▶ DATA PROVIDED
— START —

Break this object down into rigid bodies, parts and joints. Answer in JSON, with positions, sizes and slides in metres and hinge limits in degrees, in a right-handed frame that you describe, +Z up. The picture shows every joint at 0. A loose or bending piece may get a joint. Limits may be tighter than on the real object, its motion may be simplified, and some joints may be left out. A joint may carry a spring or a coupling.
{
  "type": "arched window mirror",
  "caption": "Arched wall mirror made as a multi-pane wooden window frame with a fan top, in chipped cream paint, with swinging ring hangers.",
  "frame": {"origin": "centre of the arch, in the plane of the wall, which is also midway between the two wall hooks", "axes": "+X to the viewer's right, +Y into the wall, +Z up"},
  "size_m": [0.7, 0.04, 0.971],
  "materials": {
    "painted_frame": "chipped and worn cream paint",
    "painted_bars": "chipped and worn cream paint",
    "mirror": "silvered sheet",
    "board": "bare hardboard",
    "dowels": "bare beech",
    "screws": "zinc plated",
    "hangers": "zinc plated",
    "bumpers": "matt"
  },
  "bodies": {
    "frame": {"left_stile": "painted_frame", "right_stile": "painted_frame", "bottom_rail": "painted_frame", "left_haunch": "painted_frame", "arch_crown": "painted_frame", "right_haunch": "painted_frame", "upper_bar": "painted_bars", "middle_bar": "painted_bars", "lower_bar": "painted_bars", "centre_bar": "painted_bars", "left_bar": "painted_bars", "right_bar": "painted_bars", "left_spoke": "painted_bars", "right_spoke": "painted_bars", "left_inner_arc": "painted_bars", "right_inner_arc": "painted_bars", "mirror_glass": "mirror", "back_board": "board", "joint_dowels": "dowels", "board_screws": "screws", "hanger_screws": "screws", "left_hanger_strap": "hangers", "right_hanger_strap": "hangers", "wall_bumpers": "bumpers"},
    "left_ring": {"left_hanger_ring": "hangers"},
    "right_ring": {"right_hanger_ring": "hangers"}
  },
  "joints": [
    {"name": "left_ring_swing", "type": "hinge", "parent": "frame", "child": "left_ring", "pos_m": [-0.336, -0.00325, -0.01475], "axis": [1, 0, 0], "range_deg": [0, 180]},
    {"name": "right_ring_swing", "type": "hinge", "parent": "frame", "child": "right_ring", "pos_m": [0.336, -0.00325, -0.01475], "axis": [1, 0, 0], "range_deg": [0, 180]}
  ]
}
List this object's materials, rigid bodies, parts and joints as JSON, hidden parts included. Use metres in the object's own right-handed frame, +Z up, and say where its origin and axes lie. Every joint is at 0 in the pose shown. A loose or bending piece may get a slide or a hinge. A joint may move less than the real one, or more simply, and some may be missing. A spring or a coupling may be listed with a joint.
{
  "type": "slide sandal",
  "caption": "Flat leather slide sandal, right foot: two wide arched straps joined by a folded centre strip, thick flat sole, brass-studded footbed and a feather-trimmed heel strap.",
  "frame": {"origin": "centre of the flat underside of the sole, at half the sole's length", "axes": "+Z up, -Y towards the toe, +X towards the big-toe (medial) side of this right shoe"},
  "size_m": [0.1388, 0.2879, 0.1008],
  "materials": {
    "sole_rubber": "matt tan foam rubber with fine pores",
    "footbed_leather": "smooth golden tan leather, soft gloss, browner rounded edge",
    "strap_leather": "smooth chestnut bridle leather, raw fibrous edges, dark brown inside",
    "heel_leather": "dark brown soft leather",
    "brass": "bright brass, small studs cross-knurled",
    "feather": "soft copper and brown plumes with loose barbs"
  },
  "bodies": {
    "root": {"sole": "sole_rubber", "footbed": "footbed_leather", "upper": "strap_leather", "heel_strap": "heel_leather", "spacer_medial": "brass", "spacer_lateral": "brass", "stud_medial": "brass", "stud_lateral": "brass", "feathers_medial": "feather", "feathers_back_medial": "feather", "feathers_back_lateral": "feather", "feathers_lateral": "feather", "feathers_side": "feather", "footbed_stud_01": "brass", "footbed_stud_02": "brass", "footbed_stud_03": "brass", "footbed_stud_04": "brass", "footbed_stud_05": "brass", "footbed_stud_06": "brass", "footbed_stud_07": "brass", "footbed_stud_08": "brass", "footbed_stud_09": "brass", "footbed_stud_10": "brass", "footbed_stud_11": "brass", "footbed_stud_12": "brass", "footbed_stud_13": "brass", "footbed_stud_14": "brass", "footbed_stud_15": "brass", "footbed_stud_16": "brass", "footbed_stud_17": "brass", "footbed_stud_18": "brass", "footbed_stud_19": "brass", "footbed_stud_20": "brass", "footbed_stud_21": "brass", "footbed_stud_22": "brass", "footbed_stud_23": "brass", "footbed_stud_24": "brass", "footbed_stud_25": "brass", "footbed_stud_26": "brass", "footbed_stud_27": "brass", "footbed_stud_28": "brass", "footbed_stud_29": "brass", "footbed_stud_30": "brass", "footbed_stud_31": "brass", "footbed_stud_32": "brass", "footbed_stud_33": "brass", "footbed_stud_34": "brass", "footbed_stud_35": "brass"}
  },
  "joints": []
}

— END —
— START —

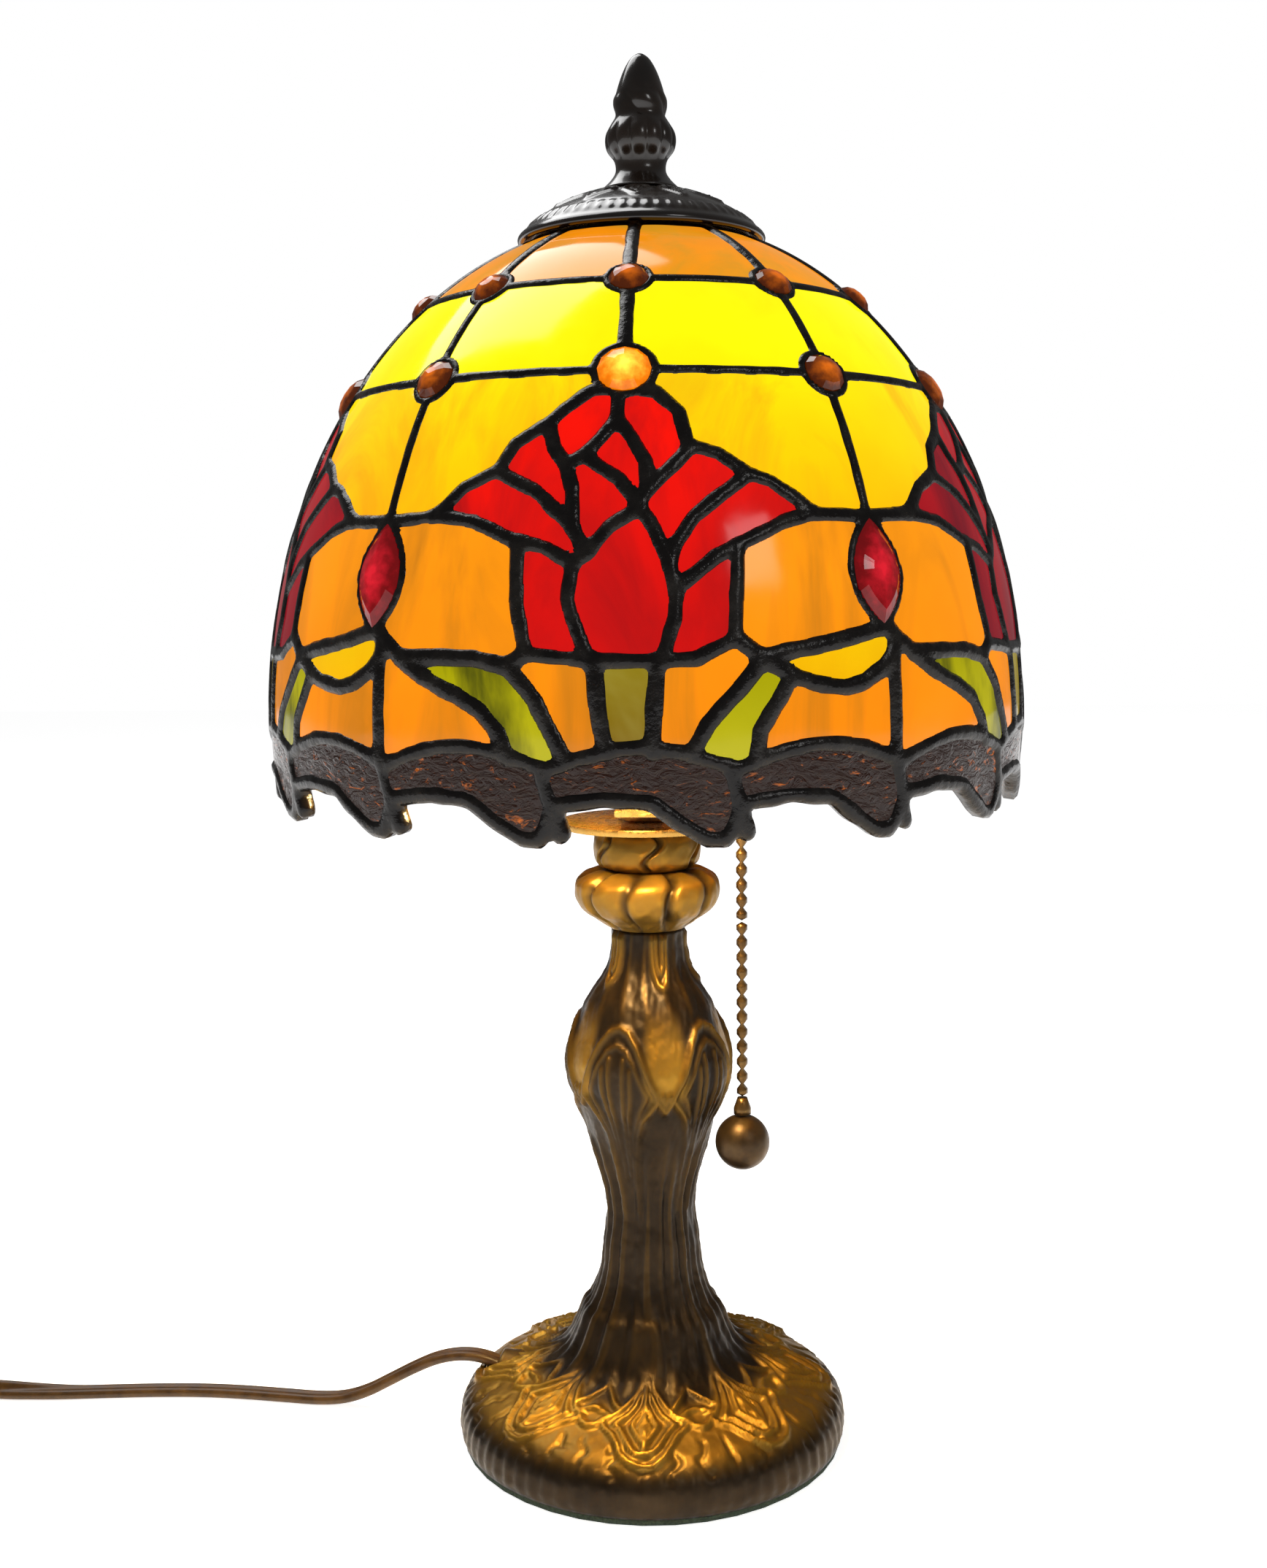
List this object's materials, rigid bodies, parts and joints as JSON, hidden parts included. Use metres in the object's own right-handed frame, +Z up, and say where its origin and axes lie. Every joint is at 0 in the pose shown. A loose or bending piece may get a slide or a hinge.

— END —
— START —

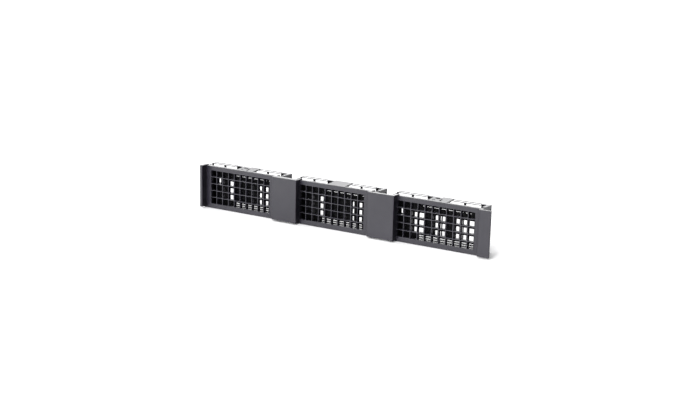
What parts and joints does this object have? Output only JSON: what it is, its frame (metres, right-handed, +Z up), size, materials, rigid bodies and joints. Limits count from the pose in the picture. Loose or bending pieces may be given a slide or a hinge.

— END —

▶ WHAT IS BEING ASKED
Out of the preceding entries, pull every line containing the string "parts".

▶ ANSWER TO THE EXERCISE
Break this object down into rigid bodies, parts and joints. Answer in JSON, with positions, sizes and slides in metres and hinge limits in degrees, in a right-handed frame that you describe, +Z up. The picture shows every joint at 0. A loose or bending piece may get a joint. Limits may be tighter than on the real object, its motion may be simplified, and some joints may be left out. A joint may carry a spring or a coupling.
List this object's materials, rigid bodies, parts and joints as JSON, hidden parts included. Use metres in the object's own right-handed frame, +Z up, and say where its origin and axes lie. Every joint is at 0 in the pose shown. A loose or bending piece may get a slide or a hinge. A joint may move less than the real one, or more simply, and some may be missing. A spring or a coupling may be listed with a joint.
List this object's materials, rigid bodies, parts and joints as JSON, hidden parts included. Use metres in the object's own right-handed frame, +Z up, and say where its origin and axes lie. Every joint is at 0 in the pose shown. A loose or bending piece may get a slide or a hinge.
What parts and joints does this object have? Output only JSON: what it is, its frame (metres, right-handed, +Z up), size, materials, rigid bodies and joints. Limits count from the pose in the picture. Loose or bending pieces may be given a slide or a hinge.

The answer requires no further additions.